Software Integration:

Runtime Engine(s):

TensorRT

Supported Hardware Architecture(s):

NVIDIA Ampere
NVIDIA Hopper
NVIDIA Lovelace

Supported Operating System(s):

Linux

Model Version(s):

nv_clip_224_vit_h - NVCLIP ViT-H with 224 resolution.

Training & Evaluation:

No additional training or evaluation in addition to what has been done for the NVCLIP model.

Using this Model

These models need to be used with NVIDIA hardware and software.

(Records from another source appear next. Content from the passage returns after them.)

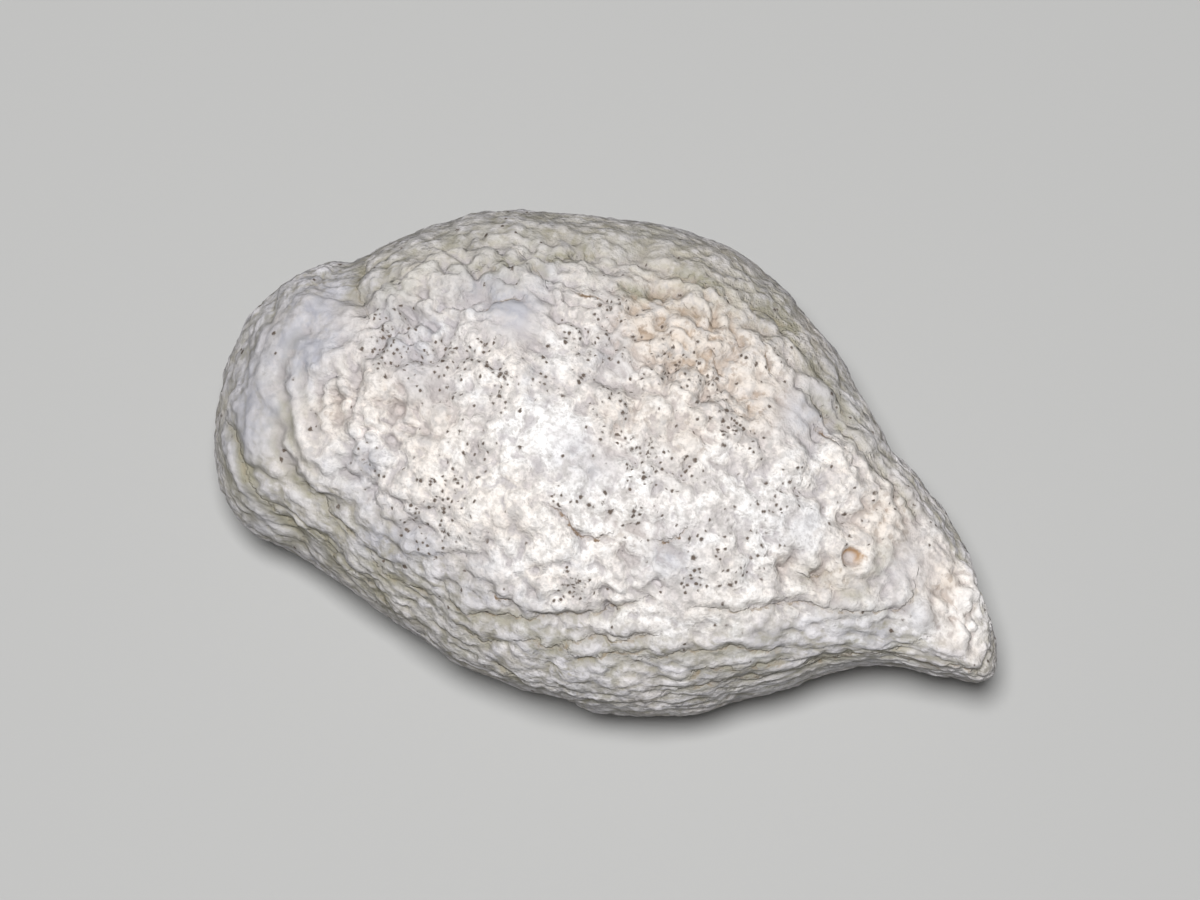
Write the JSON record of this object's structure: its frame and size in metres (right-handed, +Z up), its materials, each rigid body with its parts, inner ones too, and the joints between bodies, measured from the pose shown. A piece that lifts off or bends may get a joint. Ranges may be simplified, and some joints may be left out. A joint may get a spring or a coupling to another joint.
{
  "type": "coprolite",
  "caption": "Teardrop-shaped fossil coprolite in one piece: a chalky, cream-white stone, blunt at one end and drawn to a short beak, folded and pitted, lying on a small flat spot.",
  "frame": {"origin": "on the resting surface, under the middle of the stone's bounding box", "axes": "+X from the blunt end to the beak, +Y to the far flank, +Z up from the resting surface"},
  "size_m": [0.0638, 0.0378, 0.0271],
  "materials": {
    "stone": "matte"
  },
  "bodies": {
    "root": {"coprolite": "stone"}
  },
  "joints": []
}
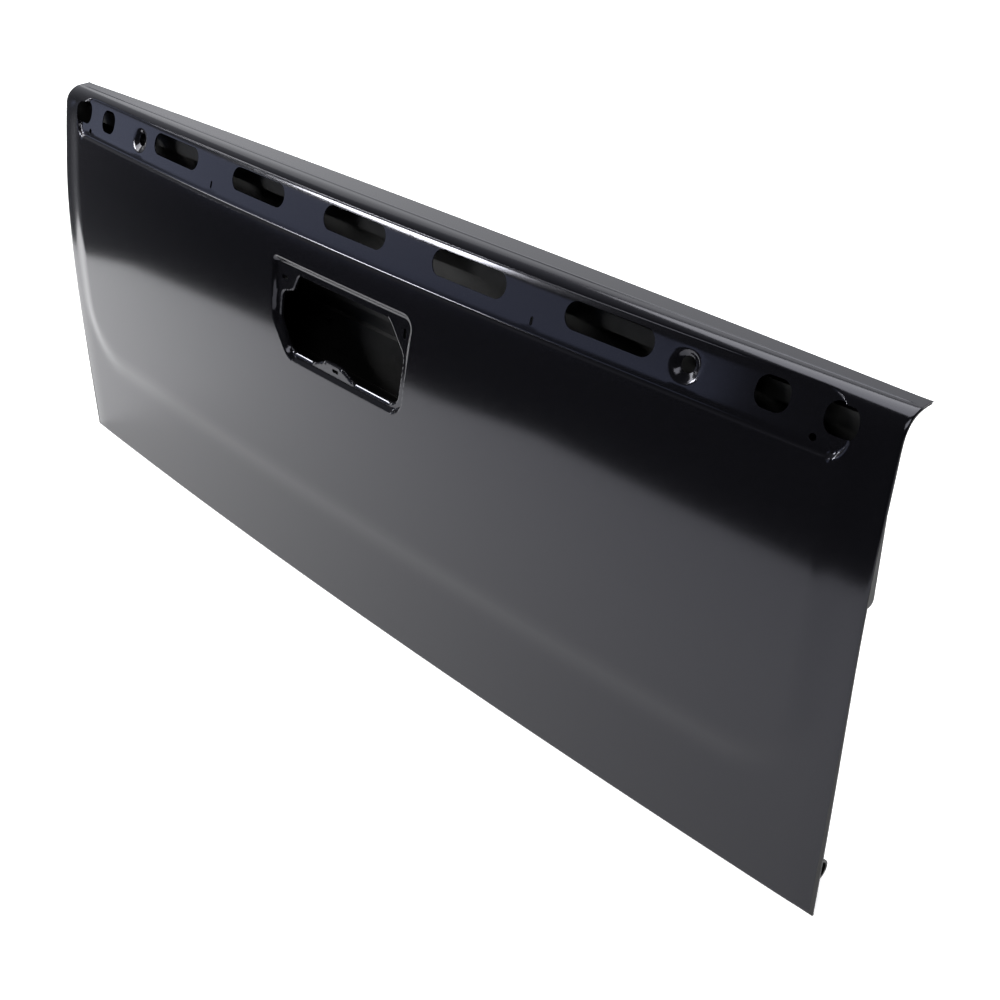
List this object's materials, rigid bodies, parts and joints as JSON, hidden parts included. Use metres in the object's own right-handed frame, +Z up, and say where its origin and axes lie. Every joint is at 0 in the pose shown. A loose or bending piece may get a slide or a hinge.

For hardware, the models can run on any of the latest NVIDIA GPUs since NVIDIA Ampere.

Training Dataset:

Data Collection Method by dataset:

Automated

Labeling Method by dataset:

Automated

Properties:

Dataset	No. of Images
NV Internal Data	700M

Evaluation Dataset:

Link: https://www.image-net.org/

Data Collection Method by dataset:

Unknown

Labeling Method by dataset:

Unknown

Properties:

50,000 validation images from ImageNet dataset

The performance details of the underlying NVCLIP model is noted below.

Methodology and KPI

The performance of zero shot accuracy of NVCLIP on ImageNet validation dataset.

model	top-1 Accuracy
ViT-H-336	0.7786
ViT-L-336	0.7629

Inference:

Engine: TensorRT

Test Hardware:

A100
L40

Ethical Considerations:

NVIDIA believes Trustworthy AI is a shared responsibility and we have established policies and practices to enable development for a wide array of AI applications. When downloaded or used in accordance with our terms of service, developers should work with their internal model team to ensure this model meets requirements for the relevant industry and use case and addresses unforeseen product misuse. For more detailed information on ethical considerations for this model, please see the Model Card++ Promise and the Explainability, Bias, Safety & Security, and Privacy Subcards.